INSTRUCTIONS FOR THE TASK:
Extract every line of the material below and reproduce it faithfully.
━━ DATA LINES
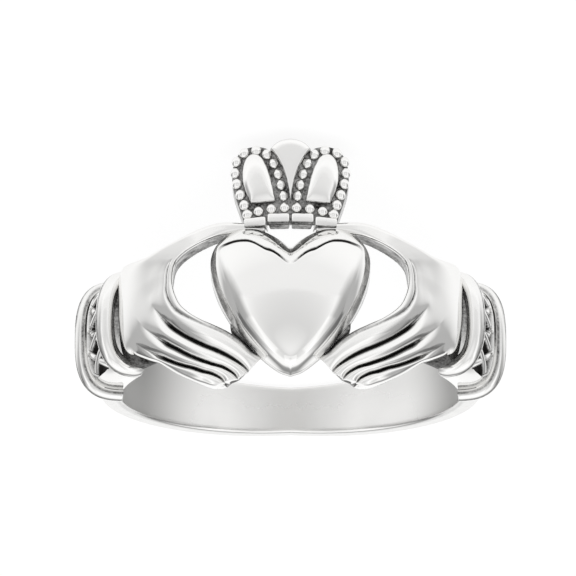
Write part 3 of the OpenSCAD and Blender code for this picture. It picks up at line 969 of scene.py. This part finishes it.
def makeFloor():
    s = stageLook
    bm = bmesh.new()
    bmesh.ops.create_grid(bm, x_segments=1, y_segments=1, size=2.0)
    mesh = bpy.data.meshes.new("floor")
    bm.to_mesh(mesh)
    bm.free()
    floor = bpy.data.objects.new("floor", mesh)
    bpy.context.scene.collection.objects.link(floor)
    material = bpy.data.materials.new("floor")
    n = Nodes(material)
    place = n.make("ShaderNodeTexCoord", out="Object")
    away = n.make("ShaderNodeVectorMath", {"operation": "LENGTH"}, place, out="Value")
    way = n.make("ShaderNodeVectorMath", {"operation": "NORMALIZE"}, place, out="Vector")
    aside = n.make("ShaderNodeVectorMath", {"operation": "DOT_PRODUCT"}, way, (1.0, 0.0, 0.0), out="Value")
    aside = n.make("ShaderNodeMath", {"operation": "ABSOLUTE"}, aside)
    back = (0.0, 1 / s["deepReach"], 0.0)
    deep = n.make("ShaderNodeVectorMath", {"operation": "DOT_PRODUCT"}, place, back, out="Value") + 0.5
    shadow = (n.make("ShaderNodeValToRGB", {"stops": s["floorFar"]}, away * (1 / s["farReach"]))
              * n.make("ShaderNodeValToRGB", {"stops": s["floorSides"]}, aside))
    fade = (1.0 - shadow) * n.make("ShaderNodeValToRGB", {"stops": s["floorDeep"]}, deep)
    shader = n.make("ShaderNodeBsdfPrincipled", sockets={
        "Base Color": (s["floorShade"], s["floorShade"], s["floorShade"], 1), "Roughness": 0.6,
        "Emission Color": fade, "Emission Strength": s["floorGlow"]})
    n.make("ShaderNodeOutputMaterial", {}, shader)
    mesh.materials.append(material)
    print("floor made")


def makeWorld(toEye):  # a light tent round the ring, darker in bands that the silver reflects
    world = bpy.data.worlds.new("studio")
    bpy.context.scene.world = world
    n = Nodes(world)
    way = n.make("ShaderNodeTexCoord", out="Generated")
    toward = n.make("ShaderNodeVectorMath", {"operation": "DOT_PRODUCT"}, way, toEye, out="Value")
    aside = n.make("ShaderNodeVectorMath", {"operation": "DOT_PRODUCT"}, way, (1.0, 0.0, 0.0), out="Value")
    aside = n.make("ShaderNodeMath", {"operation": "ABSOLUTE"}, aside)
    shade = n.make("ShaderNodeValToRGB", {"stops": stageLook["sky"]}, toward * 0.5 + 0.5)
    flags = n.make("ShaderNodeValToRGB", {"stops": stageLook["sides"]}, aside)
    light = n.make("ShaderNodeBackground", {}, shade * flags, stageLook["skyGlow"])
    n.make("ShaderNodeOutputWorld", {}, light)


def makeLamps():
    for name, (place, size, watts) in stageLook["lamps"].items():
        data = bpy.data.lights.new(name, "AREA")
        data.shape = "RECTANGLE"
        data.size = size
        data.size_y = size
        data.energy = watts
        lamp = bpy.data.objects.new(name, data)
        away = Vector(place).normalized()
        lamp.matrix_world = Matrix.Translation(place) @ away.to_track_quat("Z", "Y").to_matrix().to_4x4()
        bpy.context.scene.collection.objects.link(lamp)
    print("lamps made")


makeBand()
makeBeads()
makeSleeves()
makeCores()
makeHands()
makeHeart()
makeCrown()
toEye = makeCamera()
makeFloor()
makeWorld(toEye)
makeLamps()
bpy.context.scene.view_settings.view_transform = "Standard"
━━━━
WORKED SOLUTION:
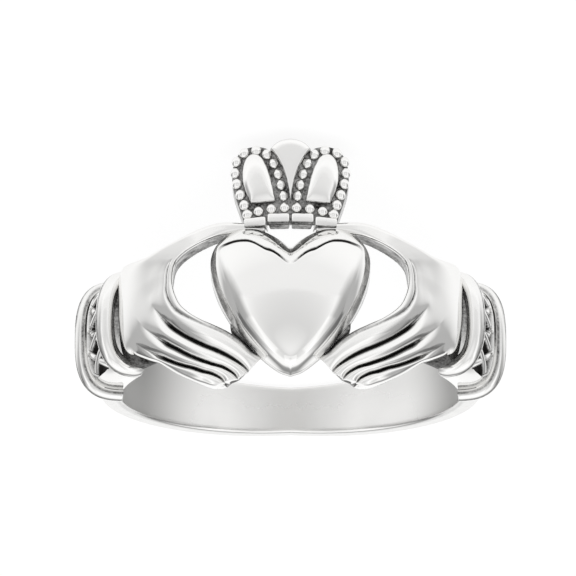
Write part 3 of the OpenSCAD and Blender code for this picture. It picks up at line 969 of scene.py. This part finishes it.
def makeFloor():
    s = stageLook
    bm = bmesh.new()
    bmesh.ops.create_grid(bm, x_segments=1, y_segments=1, size=2.0)
    mesh = bpy.data.meshes.new("floor")
    bm.to_mesh(mesh)
    bm.free()
    floor = bpy.data.objects.new("floor", mesh)
    bpy.context.scene.collection.objects.link(floor)
    material = bpy.data.materials.new("floor")
    n = Nodes(material)
    place = n.make("ShaderNodeTexCoord", out="Object")
    away = n.make("ShaderNodeVectorMath", {"operation": "LENGTH"}, place, out="Value")
    way = n.make("ShaderNodeVectorMath", {"operation": "NORMALIZE"}, place, out="Vector")
    aside = n.make("ShaderNodeVectorMath", {"operation": "DOT_PRODUCT"}, way, (1.0, 0.0, 0.0), out="Value")
    aside = n.make("ShaderNodeMath", {"operation": "ABSOLUTE"}, aside)
    back = (0.0, 1 / s["deepReach"], 0.0)
    deep = n.make("ShaderNodeVectorMath", {"operation": "DOT_PRODUCT"}, place, back, out="Value") + 0.5
    shadow = (n.make("ShaderNodeValToRGB", {"stops": s["floorFar"]}, away * (1 / s["farReach"]))
              * n.make("ShaderNodeValToRGB", {"stops": s["floorSides"]}, aside))
    fade = (1.0 - shadow) * n.make("ShaderNodeValToRGB", {"stops": s["floorDeep"]}, deep)
    shader = n.make("ShaderNodeBsdfPrincipled", sockets={
        "Base Color": (s["floorShade"], s["floorShade"], s["floorShade"], 1), "Roughness": 0.6,
        "Emission Color": fade, "Emission Strength": s["floorGlow"]})
    n.make("ShaderNodeOutputMaterial", {}, shader)
    mesh.materials.append(material)
    print("floor made")


def makeWorld(toEye):  # a light tent round the ring, darker in bands that the silver reflects
    world = bpy.data.worlds.new("studio")
    bpy.context.scene.world = world
    n = Nodes(world)
    way = n.make("ShaderNodeTexCoord", out="Generated")
    toward = n.make("ShaderNodeVectorMath", {"operation": "DOT_PRODUCT"}, way, toEye, out="Value")
    aside = n.make("ShaderNodeVectorMath", {"operation": "DOT_PRODUCT"}, way, (1.0, 0.0, 0.0), out="Value")
    aside = n.make("ShaderNodeMath", {"operation": "ABSOLUTE"}, aside)
    shade = n.make("ShaderNodeValToRGB", {"stops": stageLook["sky"]}, toward * 0.5 + 0.5)
    flags = n.make("ShaderNodeValToRGB", {"stops": stageLook["sides"]}, aside)
    light = n.make("ShaderNodeBackground", {}, shade * flags, stageLook["skyGlow"])
    n.make("ShaderNodeOutputWorld", {}, light)


def makeLamps():
    for name, (place, size, watts) in stageLook["lamps"].items():
        data = bpy.data.lights.new(name, "AREA")
        data.shape = "RECTANGLE"
        data.size = size
        data.size_y = size
        data.energy = watts
        lamp = bpy.data.objects.new(name, data)
        away = Vector(place).normalized()
        lamp.matrix_world = Matrix.Translation(place) @ away.to_track_quat("Z", "Y").to_matrix().to_4x4()
        bpy.context.scene.collection.objects.link(lamp)
    print("lamps made")


makeBand()
makeBeads()
makeSleeves()
makeCores()
makeHands()
makeHeart()
makeCrown()
toEye = makeCamera()
makeFloor()
makeWorld(toEye)
makeLamps()
bpy.context.scene.view_settings.view_transform = "Standard"